SUPPLIED INFORMATION:
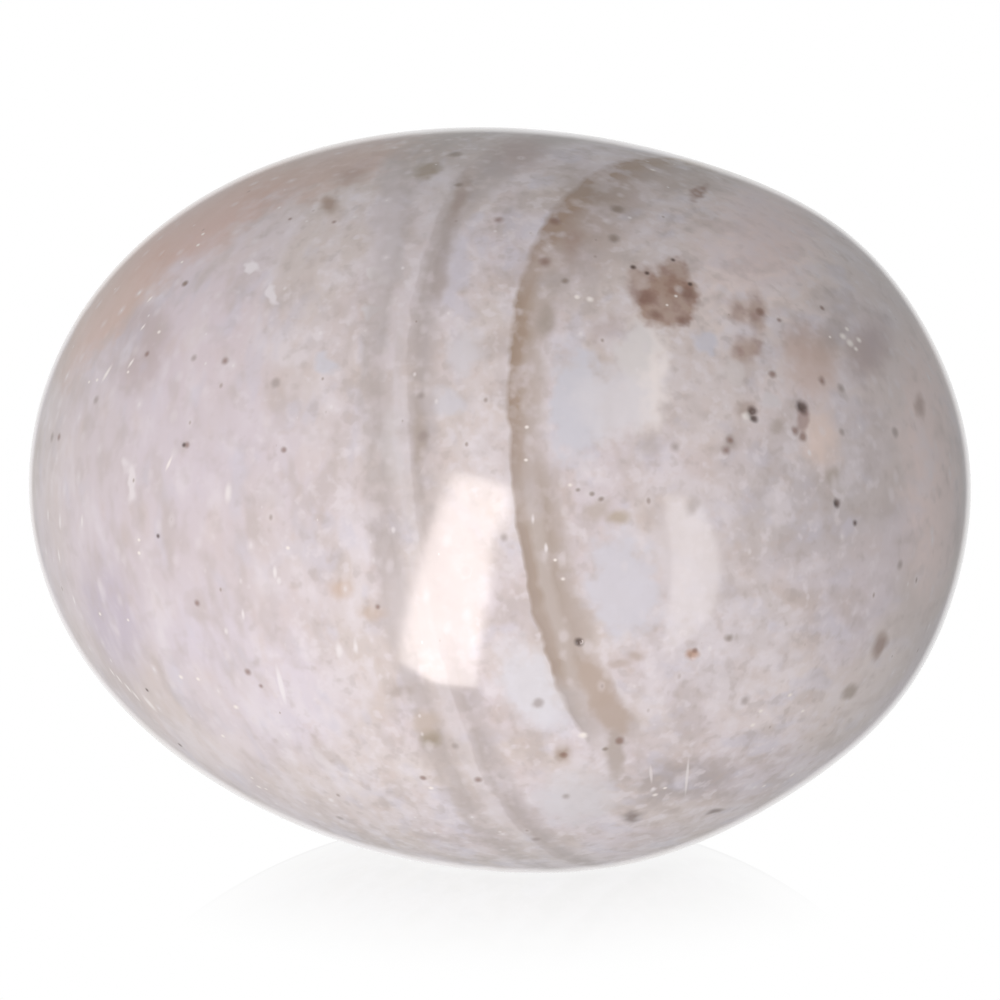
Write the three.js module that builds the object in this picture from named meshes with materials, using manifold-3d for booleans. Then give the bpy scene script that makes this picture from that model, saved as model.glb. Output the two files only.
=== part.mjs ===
import * as THREE from 'three';
import { mergeVertices } from 'three/addons/utils/BufferGeometryUtils.js';
import Module from 'manifold-3d';

// A tumbled banded agate: one polished stone, worn to an egg with soft flats.
// Millimetres, +Z up. The origin is the bottom centre of the stone's box, in the
// plane of the worn foot that it rests on. +X is toward the thick end, -Y is the front.

// The egg before wear, as three half axes from its middle.
const HALF_LENGTH = 15.95;
const HALF_DEPTH = 13.9;
const HALF_HEIGHT = 12.5;

// Where tumbling left the stone fuller than the egg (height above 0) or wore a soft flat
// into it (below 0). The direction is from the middle: azimuth turns from +X toward +Y,
// and elevation is above the level. Angles and spreads are in degrees, heights in mm.
const WEAR = [
  { place: 'thick end, upper shoulder', azimuth: 11, elevation: 35, spread: 12, height: 0.35 },
  { place: 'thick end, lower corner', azimuth: -8, elevation: -27, spread: 9, height: 0.12 },
  { place: 'thick end, tip', azimuth: -3, elevation: -9, spread: 9, height: -0.1 },
  { place: 'thick end, front cheek', azimuth: -62, elevation: 0, spread: 28, height: 0.6 },
  { place: 'thick end, back cheek', azimuth: 64, elevation: 0, spread: 28, height: 0.6 },
  { place: 'thick end, below the front', azimuth: -40, elevation: -64, spread: 16, height: 0.3 },
  { place: 'thick end, below the back', azimuth: 40, elevation: -35, spread: 16, height: 0.3 },
  { place: 'thin end, upper shoulder', azimuth: 165, elevation: 34, spread: 28, height: 0.55 },
  { place: 'thin end, worn below', azimuth: -166, elevation: -42, spread: 20, height: -0.2 },
  { place: 'thin end, worn behind', azimuth: 148, elevation: -5, spread: 18, height: -0.35 },
  { place: 'front, worn and leaning back', azimuth: -95, elevation: 14, spread: 24, height: -0.7 },
  { place: 'front, full and low', azimuth: -84, elevation: -32, spread: 22, height: 0.5 },
  { place: 'back, worn', azimuth: 100, elevation: 18, spread: 26, height: -0.7 },
  { place: 'top, worn behind', azimuth: 70, elevation: 48, spread: 16, height: -0.25 },
];

// The level of the worn foot, from the middle of the egg.
const FOOT_LEVEL = -12.1;

// How many times each edge of the icosahedron is split, less one.
const SURFACE_DETAIL = 15;

const AGATE_COLOR = 0xcbc1c3;
const POLISH_ROUGHNESS = 0.16;

function toward(azimuth, elevation) {
  const a = THREE.MathUtils.degToRad(azimuth);
  const e = THREE.MathUtils.degToRad(elevation);
  return new THREE.Vector3(Math.cos(e) * Math.cos(a), Math.cos(e) * Math.sin(a), Math.sin(e));
}

const wornPlaces = WEAR.map((wear) => ({
  direction: toward(wear.azimuth, wear.elevation),
  spread: THREE.MathUtils.degToRad(wear.spread),
  height: wear.height,
}));

// Distance from the middle to the surface in one direction.
function surfaceRadius(direction) {
  const { x, y, z } = direction;
  let radius = 1 / Math.hypot(x / HALF_LENGTH, y / HALF_DEPTH, z / HALF_HEIGHT);
  for (const place of wornPlaces) {
    const turn = direction.angleTo(place.direction) / place.spread;
    radius += place.height * Math.exp(-0.5 * turn * turn);
  }
  return radius;
}

// The whole egg with its swells and flats, before the foot is worn away.
function tumbledEgg() {
  const geometry = new THREE.IcosahedronGeometry(1, SURFACE_DETAIL);
  const points = geometry.attributes.position;
  const direction = new THREE.Vector3();
  for (let i = 0; i < points.count; i += 1) {
    direction.fromBufferAttribute(points, i).normalize();
    direction.multiplyScalar(surfaceRadius(direction));
    points.setXYZ(i, direction.x, direction.y, direction.z);
  }
  return geometry;
}

// Everything under the foot, as a block to take away.
function blockUnderFoot() {
  const side = 4 * HALF_LENGTH;
  const block = new THREE.BoxGeometry(side, side, side);
  block.translate(0, 0, FOOT_LEVEL - side / 2);
  return block;
}

const wasm = await Module();
wasm.setup();

function toSolid(geometry) {
  geometry.deleteAttribute('normal');
  geometry.deleteAttribute('uv');
  const merged = mergeVertices(geometry);
  return new wasm.Manifold(
    new wasm.Mesh({
      numProp: 3,
      vertProperties: new Float32Array(merged.attributes.position.array),
      triVerts: new Uint32Array(merged.index.array),
    }),
  );
}

function toGeometry(solid) {
  const mesh = solid.getMesh();
  const geometry = new THREE.BufferGeometry();
  geometry.setAttribute('position', new THREE.BufferAttribute(mesh.vertProperties, 3));
  geometry.setIndex(new THREE.BufferAttribute(mesh.triVerts, 1));
  return geometry;
}

// Moves the stone so that the bottom centre of its box is at the origin.
function standOnOrigin(geometry) {
  geometry.computeBoundingBox();
  const middle = geometry.boundingBox.getCenter(new THREE.Vector3());
  geometry.translate(-middle.x, -middle.y, -geometry.boundingBox.min.z);
  geometry.computeVertexNormals();
  return geometry;
}

const stone = new THREE.Mesh(
  standOnOrigin(toGeometry(toSolid(tumbledEgg()).subtract(toSolid(blockUnderFoot())))),
  new THREE.MeshStandardMaterial({
    color: AGATE_COLOR,
    roughness: POLISH_ROUGHNESS,
    metalness: 0,
  }),
);
stone.name = 'stone';

const agate = new THREE.Group();
agate.add(stone);

export default agate;
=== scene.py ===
"""A tumbled banded agate on a white sheet: the polished surface, the bands, clouds and
inclusions inside the stone, and the light of a small product studio.

Lengths on the stone are in millimetres from the middle of the egg that it was worn from,
with +X toward the thick end, -Y toward the viewer and +Z up, as in the frame. Blender's
own objects are in metres."""

import math
from collections import namedtuple

import bmesh
import bpy
import numpy as np
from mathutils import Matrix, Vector


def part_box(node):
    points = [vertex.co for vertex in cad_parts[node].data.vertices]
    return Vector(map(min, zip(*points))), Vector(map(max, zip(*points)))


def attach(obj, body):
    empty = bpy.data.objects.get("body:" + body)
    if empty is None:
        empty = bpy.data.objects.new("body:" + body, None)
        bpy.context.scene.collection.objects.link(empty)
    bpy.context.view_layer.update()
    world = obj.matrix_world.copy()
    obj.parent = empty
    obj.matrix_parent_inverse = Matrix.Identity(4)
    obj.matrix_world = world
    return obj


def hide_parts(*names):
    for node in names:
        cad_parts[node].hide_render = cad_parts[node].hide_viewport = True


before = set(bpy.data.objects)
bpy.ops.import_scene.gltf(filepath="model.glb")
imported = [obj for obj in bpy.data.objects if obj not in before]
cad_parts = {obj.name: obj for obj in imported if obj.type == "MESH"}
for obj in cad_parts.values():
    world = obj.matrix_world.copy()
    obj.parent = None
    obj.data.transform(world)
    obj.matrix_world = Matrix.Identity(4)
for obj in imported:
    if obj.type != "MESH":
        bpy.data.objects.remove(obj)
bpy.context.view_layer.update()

METRES = 0.001  # one millimetre

# -------------------- the form of the stone
HALF_AXES = (15.95, 13.9, 12.5)  # the egg before wear
FOOT_LEVEL = -12.1  # the worn foot that it rests on
FOOT_ROUNDING = 0.12  # how softly the foot meets the side
FOOT_REACH = 4  # roundings below the foot's level at which the soft edge is over
SPHERE_SUBDIVISIONS = 7

Wear = namedtuple("Wear", "place azimuth elevation spread height")
# Where the stone is fuller than the egg (height above 0) or worn flat (height below 0).
# Azimuth turns from +X toward +Y and elevation is above the level, both in degrees.
WEAR = (
    Wear("thick end, upper shoulder", 11, 35, 12, 0.35),
    Wear("thick end, lower corner", -8, -27, 9, 0.12),
    Wear("thick end, tip", -3, -9, 9, -0.1),
    Wear("thick end, front cheek", -62, 0, 28, 0.6),
    Wear("thick end, back cheek", 64, 0, 28, 0.6),
    Wear("thick end, below the front", -40, -64, 16, 0.3),
    Wear("thick end, below the back", 40, -35, 16, 0.3),
    Wear("thin end, upper shoulder", 165, 34, 28, 0.55),
    Wear("thin end, worn below", -166, -42, 20, -0.2),
    Wear("thin end, worn behind", 148, -5, 18, -0.35),
    Wear("front, worn and leaning back", -95, 14, 24, -0.7),
    Wear("front, full and low", -84, -32, 22, 0.5),
    Wear("back, worn", 100, 18, 26, -0.7),
    Wear("top, worn behind", 70, 48, 16, -0.25),
)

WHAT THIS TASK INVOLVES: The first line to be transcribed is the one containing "const stone = new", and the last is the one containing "bpy.data.objects.remove(obj)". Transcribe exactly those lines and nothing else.

REPLY:
const stone = new THREE.Mesh(
  standOnOrigin(toGeometry(toSolid(tumbledEgg()).subtract(toSolid(blockUnderFoot())))),
  new THREE.MeshStandardMaterial({
    color: AGATE_COLOR,
    roughness: POLISH_ROUGHNESS,
    metalness: 0,
  }),
);
stone.name = 'stone';

const agate = new THREE.Group();
agate.add(stone);

export default agate;
=== scene.py ===
"""A tumbled banded agate on a white sheet: the polished surface, the bands, clouds and
inclusions inside the stone, and the light of a small product studio.

Lengths on the stone are in millimetres from the middle of the egg that it was worn from,
with +X toward the thick end, -Y toward the viewer and +Z up, as in the frame. Blender's
own objects are in metres."""

import math
from collections import namedtuple

import bmesh
import bpy
import numpy as np
from mathutils import Matrix, Vector


def part_box(node):
    points = [vertex.co for vertex in cad_parts[node].data.vertices]
    return Vector(map(min, zip(*points))), Vector(map(max, zip(*points)))


def attach(obj, body):
    empty = bpy.data.objects.get("body:" + body)
    if empty is None:
        empty = bpy.data.objects.new("body:" + body, None)
        bpy.context.scene.collection.objects.link(empty)
    bpy.context.view_layer.update()
    world = obj.matrix_world.copy()
    obj.parent = empty
    obj.matrix_parent_inverse = Matrix.Identity(4)
    obj.matrix_world = world
    return obj


def hide_parts(*names):
    for node in names:
        cad_parts[node].hide_render = cad_parts[node].hide_viewport = True


before = set(bpy.data.objects)
bpy.ops.import_scene.gltf(filepath="model.glb")
imported = [obj for obj in bpy.data.objects if obj not in before]
cad_parts = {obj.name: obj for obj in imported if obj.type == "MESH"}
for obj in cad_parts.values():
    world = obj.matrix_world.copy()
    obj.parent = None
    obj.data.transform(world)
    obj.matrix_world = Matrix.Identity(4)
for obj in imported:
    if obj.type != "MESH":
        bpy.data.objects.remove(obj)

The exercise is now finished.